Re: [PATCH v3 06/10] sched/fair: Use the prefer_sibling flag of the current sched domain

From: Ricardo Neri
Date: Thu Feb 16 2023 - 00:11:19 EST


On Mon, Feb 13, 2023 at 10:43:28PM -0800, Ricardo Neri wrote:
> On Mon, Feb 13, 2023 at 01:17:09PM +0100, Dietmar Eggemann wrote:
> > On 10/02/2023 19:31, Ricardo Neri wrote:
> > > On Fri, Feb 10, 2023 at 05:12:30PM +0000, Valentin Schneider wrote:
> > >> On 10/02/23 17:53, Peter Zijlstra wrote:
> > >>> On Fri, Feb 10, 2023 at 02:54:56PM +0000, Valentin Schneider wrote:
> > >>>
> > >>>> So something like have SD_PREFER_SIBLING affect the SD it's on (and not
> > >>>> its parent), but remove it from the lowest non-degenerated topology level?
> > >>>
> > >>> So I was rather confused about the whole moving it between levels things
> > >>> this morning -- conceptually, prefer siblings says you want to try
> > >>> sibling domains before filling up your current domain. Now, balancing
> > >>> between siblings happens one level up, hence looking at child->flags
> > >>> makes perfect sense.
> > >>>
> > >>> But looking at the current domain and still calling it prefer sibling
> > >>> makes absolutely no sense what so ever.
> > >>>
> > >>
> > >> True :-)
> > >>
> > >>> In that confusion I think I also got the polarity wrong, I thought you
> > >>> wanted to kill prefer_sibling for the assymetric SMT cases, instead you
> > >>> want to force enable it as long as there is one SMT child around.
> > >
> > > Exactly.
> > >
> > >>>
> > >>> Whichever way around it we do it, I'm thinking perhaps some renaming
> > >>> might be in order to clarify things.
> > >>>
> > >>> How about adding a flag SD_SPREAD_TASKS, which is the effective toggle
> > >>> of the behaviour, but have it be set by children with SD_PREFER_SIBLING
> > >>> or something.
> > >>>
> > >>
> > >> Or entirely bin SD_PREFER_SIBLING and stick with SD_SPREAD_TASKS, but yeah
> > >> something along those lines.
> > >
> > > I sense a consesus towards SD_SPREAD_TASKS.
> >
> > Can you not detect the E-core dst_cpu case on MC with:
> >
> > + if (child)
> > + sds->prefer_sibling = child->flags & SD_PREFER_SIBLING;
> > + else if (sds->busiest)
> > + sds->prefer_sibling = sds->busiest->group_weight > 1;
>
> Whose child wants the prefer_sibling setting? In update_sd_lb_stats(), it
> is set based on the flags of the destination CPU's sched domain. But when
> used in find_busiest_group() tasks are spread from the busiest group's
> child domain.
>
> Your proposed code, also needs a check for SD_PREFER_SIBLING, no?
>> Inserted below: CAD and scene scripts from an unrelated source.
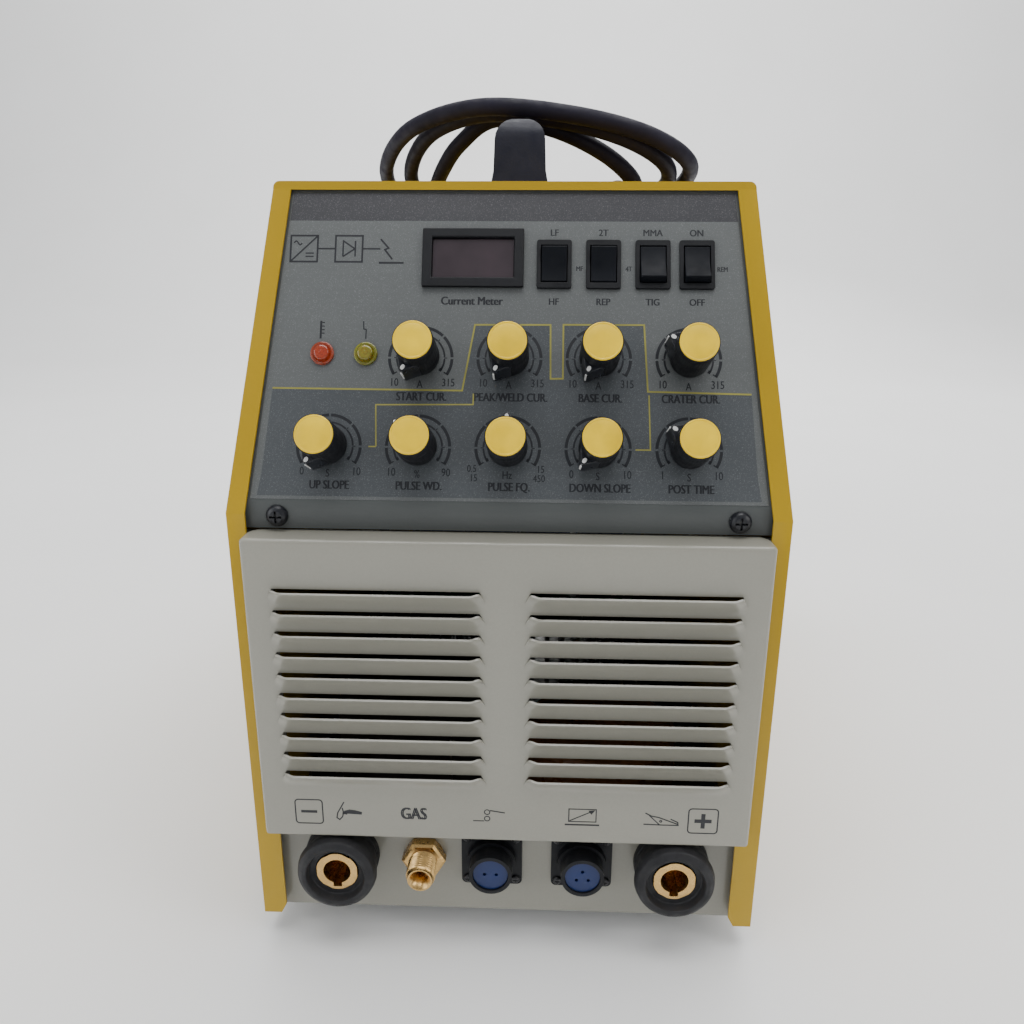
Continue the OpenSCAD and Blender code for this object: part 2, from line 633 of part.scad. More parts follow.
// ---- rear fittings ----
module fan_frame() {
    y1 = rear_y - rear_t - 0.2;
    s = fan_size / 2;
    color("black") in_place() difference() {
        along_y(rounded([[-s, fan_z - s], [s, fan_z - s], [s, fan_z + s], [-s, fan_z + s]],
            [6, 6, 6, 6]), y1 - fan_depth, y1);
        difference() {
            rod_y(0, y1 - fan_depth - 1, y1 + 1, fan_z, fan_hole);
            rod_y(0, y1 - fan_depth - 1, y1 - fan_depth + 8, fan_z, 60);
            for (a = [0:3]) translate([0, y1 - fan_depth + 4, fan_z]) rotate([0, 45 + 90 * a, 0])
                box([-4, -4, 0], [4, 0, fan_hole]);
        }
        for (i = [-1, 1], j = [-1, 1]) rod_y(i * fan_bolt, 400, 500, fan_z + j * fan_bolt, 4.4);
        rod_y(0, y1 - fan_depth + 1, y1, fan_z, 6.1);
    }
}
module fan_rotor() {
    y1 = rear_y - rear_t - 0.2;
    color("dimgray") in_place() translate([0, y1 - 4, fan_z]) rotate([90, 0, 0]) union() {
        cylinder(d = 56, h = fan_depth - 14);
        cylinder(d = 6, h = fan_depth - 7);
        for (k = [0:blade_count - 1]) rotate(360 / blade_count * k)
            translate([22, 0, (fan_depth - 14) / 2]) rotate([40, 0, 0])
                translate([0, -1, -17]) cube([44, 2, 34]);
    }
}
module fan_guard() {
    color("silver") in_place() translate([0, rear_y + 0.2, fan_z]) rotate([-90, 0, 0]) difference() {
        union() {
            for (r = [16:11:71]) rotate_extrude() translate([r, 2]) circle(d = 2, $fn = 16);
            for (a = [0:3]) rotate(45 + 90 * a) {
                translate([14, -1.2, 0]) cube([fan_bolt * sqrt(2) - 16, 2.4, 1.6]);
                translate([fan_bolt * sqrt(2), 0, 0]) cylinder(d = 9, h = 1.6);
            }
            cylinder(d = 34, h = 1.6);
        }
        for (a = [0:3]) rotate(45 + 90 * a) translate([fan_bolt * sqrt(2), 0, -1]) cylinder(d = 4.4, h = 4);
    }
}
module breaker_body() {
    w = breaker_w / 2 - 0.3;
    y1 = rear_y + 5;
    color("gainsboro") in_place() difference() {
        union() {
            box([breaker_x - w, y1 - 70, breaker_z - 40],
                [breaker_x + w, rear_y - rear_t - 0.2, breaker_z + 40]);
            box([breaker_x - w, y1 - 30, breaker_z - 22], [breaker_x + w, y1, breaker_z + 22]);
        }
        box([breaker_x - lever_w / 2 - 0.8, y1 - 14, breaker_z - 13],
            [breaker_x + lever_w / 2 + 0.8, y1 + 1, breaker_z + 13]);
    }
}
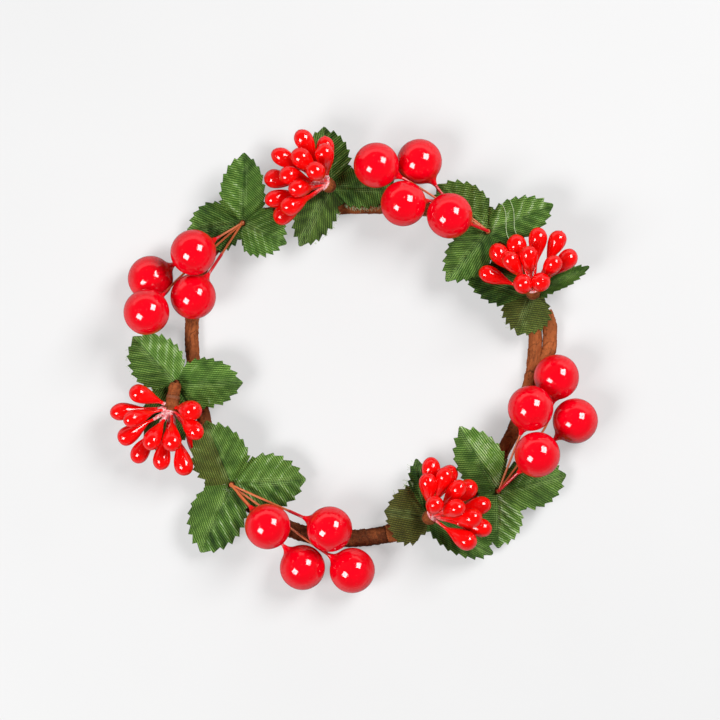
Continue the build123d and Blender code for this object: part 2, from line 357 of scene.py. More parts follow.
lap_pitch = 0.0062
lap_step = 0.00016
lap_edge = 0.06
lap_wander = 0.6
wander_grain = 0.32
crease_depth = 0.00016
creases_round = 2.6
crease_twist = 0.35
crease_sharpness = 3.2
crepe_stretch = 0.16
paper_grain = 2.3


def tape_surface(radius, seed, pitch=lap_pitch, ends=(1.0, 1.0), length=1.0, tone=0.5):
    """Crepe tape wound in a spiral: each lap ends in a step, and the paper is creased."""
    def surface(along, turn):
        spot = Vector((cos(tau * turn), sin(tau * turn), 0)) * (radius / millimetre)
        spot.z = along / millimetre + seed * 31
        lap = along / pitch + turn + lap_wander * noise.noise(spot * wander_grain)
        share = lap % 1
        step = share if share > lap_edge else 1 - share / lap_edge
        angle = tau * (turn + along / pitch * crease_twist)
        lines = Vector((cos(angle), sin(angle), 0)) * creases_round
        lines.z = along / millimetre * crepe_stretch + seed * 17
        creases = 0.9 - abs(noise.noise(lines)) * crease_sharpness
        creases += 0.5 * noise.noise(spot * paper_grain)
        thickening = ends[0] + (ends[1] - ends[0]) * min(1, along / length)
        reach = radius * thickening + lap_step * (step - 0.75) + crease_depth * creases
        return reach, Vector((cos(tau * lap), sin(tau * lap), tone))
    return surface


tape_sides = 44
tape_step = 0.00017
underside = 0.00003


def fitted(name, build, material, body, replaced=None):
    """A piece that moves with a body, wears a given finish and takes a CAD node's place."""
    made = piece(name, build, material)
    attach(made, body)
    if replaced:
        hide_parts(replaced)
    return made


def taped(name, path, surface, replaced=None, sides=tape_sides):
    """A taped stretch along a path, flat where it lies on the table."""
    build = bmesh.new()
    skin(build, path, sides, surface)
    for vertex in build.verts:
        vertex.co.z = max(vertex.co.z, underside)
    fitted(name, build, tape_look, "root", replaced)


tape_look, shader, value = finish("crepe_tape")
lap = (value.maths("ARCTAN2", value.mark("lap", 1), value.mark("lap")) / tau).past_whole()
# Painted shade along the step at each lap's edge: dark just past the step, half as dark just
# before it.
lap_step_shade = 1 - lap.between(0.01, 0.08) + lap.between(0.94, 1.0) * 0.5
stretched = value.node("ShaderNodeVectorMath", {"operation": "MULTIPLY"},
                       {0: value.marks("run"), 1: (crepe_stretch, 1.0, 1.0)})
streaks = value.speckle(1.9, 4.0, 0.6, stretched)
hairs = value.speckle(7.0, 2.0, 0.5, stretched)
blotch = value.speckle(300.0, 4.0, 0.65)
grain = value.speckle(3600.0, 3.0, 0.6)
dots = value.speckle(1500.0, 1.0).between(0.68, 0.74)
# The tape's tone: random blotches and each stretch's listed lightness, which on the bottom stretch
# is partly painted shade cast by the berries.
tape_tone_and_shade = (blotch.between(0.3, 0.72) * 0.6 + value.mark("lap", 2) * 0.9 - 0.25).clamped()
brown = tape_tone_and_shade.tinted(srgb(86, 40, 17), srgb(176, 96, 50))
brown = ((1 - streaks.between(0.36, 0.47)) * 0.6).tinted(brown, srgb(66, 29, 11))
# Painted shade along each lap's step.
brown = (lap_step_shade * 0.6).clamped().tinted(brown, srgb(48, 22, 10))
brown = (hairs.between(0.5, 0.75) * 0.4).tinted(brown, srgb(192, 114, 62))
brown = (dots * 0.6).tinted(brown, srgb(48, 26, 14))
feed(shader, Base_Color=brown, Roughness=0.62 + 0.2 * grain, Specular_IOR_Level=0.15,
     Normal=value.bumped(streaks * 1.4 + hairs * 0.5 + grain * 0.3, 0.00016))

stem_radius = 0.0018
thick_stem_radius = 0.0023
thick_lap_pitch = 0.0026
# Each stretch, from the right on round the ring: its tape's thickness at either end, as shares of
# the usual, and how light the tape is; the bottom stretch is darkest, partly for its own dark
# twisted creases and partly as painted shade cast by the berries.
stems = {
    "upper_right_stem": ((1.0, 1.0), 0.5),
    "top_stem": ((1.0, 1.0), 0.45),
    "upper_left_stem": ((1.0, 1.0), 0.5),
    "left_stem": ((1.0, 1.0), 0.5),
    "lower_left_stem": ((1.0, 1.15), 0.45),
    "bottom_stem": ((0.88, 1.04), -0.05),
    "lower_right_stem": ((1.1, 1.0), 0.4),
    "right_stem": ((1.0, 1.0), 0.75),
}
picks = list(ring_places)
for number, (name, (ends, tone)) in enumerate(stems.items()):
    path = ring_path(picks[number], picks[(number + 1) % len(picks)], tape_step)
    radius, pitch = stem_radius, lap_pitch
    if name == "bottom_stem":
        radius, pitch = thick_stem_radius, thick_lap_pitch
    taped(name + "_tape", path,
          tape_surface(radius, number + 1, pitch, ends, length_of(path), tone), name)


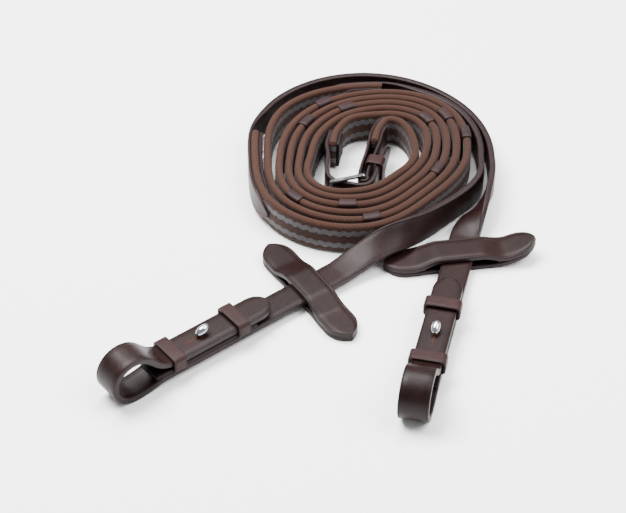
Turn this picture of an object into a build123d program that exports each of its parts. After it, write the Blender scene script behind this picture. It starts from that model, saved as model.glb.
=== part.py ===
from build123d import *
import os
from math import cos, floor, hypot, radians, sin, tan

os.makedirs("parts", exist_ok=True)

# ---------------------------------------------------------------- driving sizes (mm)
STRAP_WIDTH = 16.0        # leather straps
STRAP_THICK = 3.6
WEB_WIDTH = 19.0          # rubber-lined web grips
WEB_THICK = 4.4
LAP_THICK = 1.7           # skived leather each side of a web end
GLUE_LINE = 0.1           # between leather and the web it is sewn to
HAND_STOP_LENGTH = 10.0   # leather bands along the web
HAND_STOP_THICK = 0.65
WEB_LIFT = 0.9            # the buckle frame keeps the web this far off the floor
LINING_THICK = 2.2
LIFT_FLAT = 3.0           # underside of the flat strap above the floor
BILLET_GAP = 0.6          # air between lining and turned-back billet
KEEPER_WIDTH = 7.5
KEEPER_THICK = 1.6
STOP_LENGTH = 84.0
STOP_WIDTH = 18.0
BRIDGE_HALF = 8.4         # half width of a stop where it bridges the strap
STOP_THICK = 2.7
BUCKLE_BAR = 2.1
TONGUE_DIAMETER = 1.8
TONGUE_SHORT = 1.7        # the tongue tip stops this far before the far bar's middle
STUD_LEAN = 22.0          # degrees the stud head leans back
CLEAR = 0.3               # air round pieces that slide

COIL_X = 22.2
COIL_Y = 61.6
WEB_MID_Z = WEB_LIFT + WEB_WIDTH / 2
HALF_STRAP = STRAP_WIDTH / 2
HALF_THICK = STRAP_THICK / 2
HALF_WEB = WEB_THICK / 2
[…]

I tweaked the solution that Dietmar proposed:

- sds->prefer_sibling = child && child->flags & SD_PREFER_SIBLING;
+ if (sds->busiest)
+ sds->prefer_sibling = sds->busiest->flags & SD_PREFER_SIBLING;

This comes from the observation that the prefer_sibling setting acts on
busiest group. It then depends on whether the busiest group, not the local
group, has child sched sched domains. Today it works because in most cases
both the local and the busiest groups have child domains with the SD_
PREFER_SIBLING flag.

This would also satisfy sched domains with the SD_ASYM_CPUCAPACITY flag as
prefer_sibling would not be set in that case.

It would also conserve the current behavior at the NUMA level. We would
not need to implement SD_SPREAD_TASKS.

This would both fix the SMT vs non-SMT bug and be less invasive.

Thoughts?

Thanks and BR,
Ricardo